Por Raúl Fernández Herrero 

La gente ya no se para. Ay, la vida. Empeñada en que la suela no se despegue de acelerador. De un tiempo para acá, vivimos en una constante carrera que nunca podemos ganar. Somos como un burro con una zanahoria: vemos cerca nuestra meta, pero no podemos llegar a tocarla. Y eso nos frustra. No somos culpables de que ya no nos permitamos parar, pero sí somos cómplices. Cómplices de un sistema que nos obliga a hacer, pero no a estar. Un sistema que nos ha vendido que somos más mientras más fotos nos hagamos. En la cantidad está la clave y por eso lo instantáneo tiene tanto éxito: es la variable perfecta para que la ecuación de la cantidad se maximice.

Ya casi no construimos con nuestras propias manos, disfrutando del proceso, conectando con nuestro ser, ensuciándonos, sintiendo el peso de las herramientas, encontrando y resolviendo problemas. Entrenándonos para la vida, creando algo nuestro. Preferimos comprar y consumir al momento, no vaya a ser que perdamos nuestro valioso tiempo y no podamos seguir consumiendo. La rueda tiene que seguir girando. Y al final, nosotros acabamos mareados, pero sin ninguna opción a bajarnos, porque la otra variable de la ecuación es la que determina que si yo hago más que tú, voy a ser más feliz. O tú más infeliz. El caso es compararse.

Nos han hecho pensar que parar, significa leer un libro, escuchar un disco, ver una película o alquilarse una cabaña en mitad del campo. En definitiva: seguir consumiendo. Hacer en vez de estar. Nos han obligado a pensar que, si paramos realmente, no estamos haciendo nada que perpetúe nuestra existencia y la propia imagen que tenemos de nosotros. Que no evolucionamos. Que no avanzamos. Hacemos listas infinitas de cosas pendientes por hacer y se nos olvida apuntar lo más importante: disfrutarlas.

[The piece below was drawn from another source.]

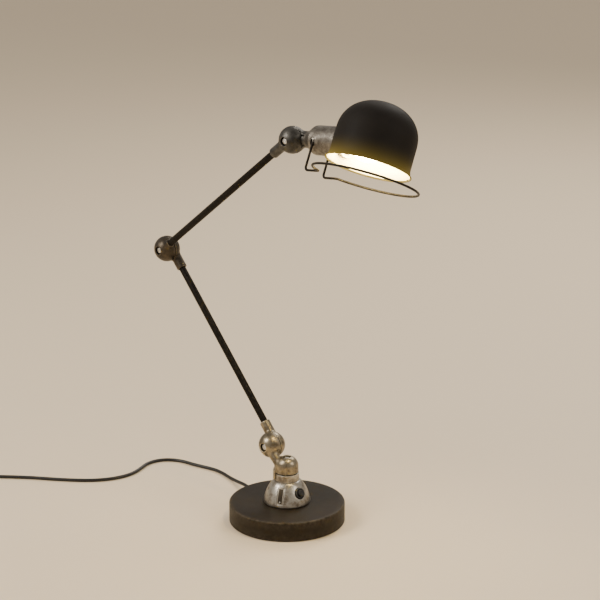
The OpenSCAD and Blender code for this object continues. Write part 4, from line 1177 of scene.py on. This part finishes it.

Para mi parar no consiste en hacer nada. Para mi parar significa no tener horarios, la casa limpia, la ropa doblada, la nevera llena y la comida hecha. Significa beberse un café al sol escuchando los pájaros, sin importarme si llevo quince minutos o cuatro horas. Significa respirar, sentir el aire entrar en mí y vaciarme por completo. Significa sentir la tierra que piso, el agua que bebo, la caricia en el pelo y la humedad de un beso. Es esa pausa intencionada que da sentido a lo que la rodea. Como un rayo entrando por la ventana y haciendo visibles constelaciones de motas de polvo. Es mirar a una persona y descubrir un lunar, un hoyuelo, una herida o una ceja siempre despeinada. Y que eso la haga única. Para mi parar no significa quedarme quieto. Significa pararme a sentir lo que estoy haciendo. Hacerme compañía a mí mismo y disfrutar de mi momento. Estar orgulloso de lo que soy y valorar lo bueno que tengo.

Hasta mi abuelo, después de plantar su huerta de patatas, se acerca a su trono hecho con la peana de una encina -como el de tantos muchos- y para. No se sienta para descansar. Se sienta a observar. A sentir. A agradecerse el trabajo bien hecho. Y no vas a saber tú más que mi abuelo, ¿no?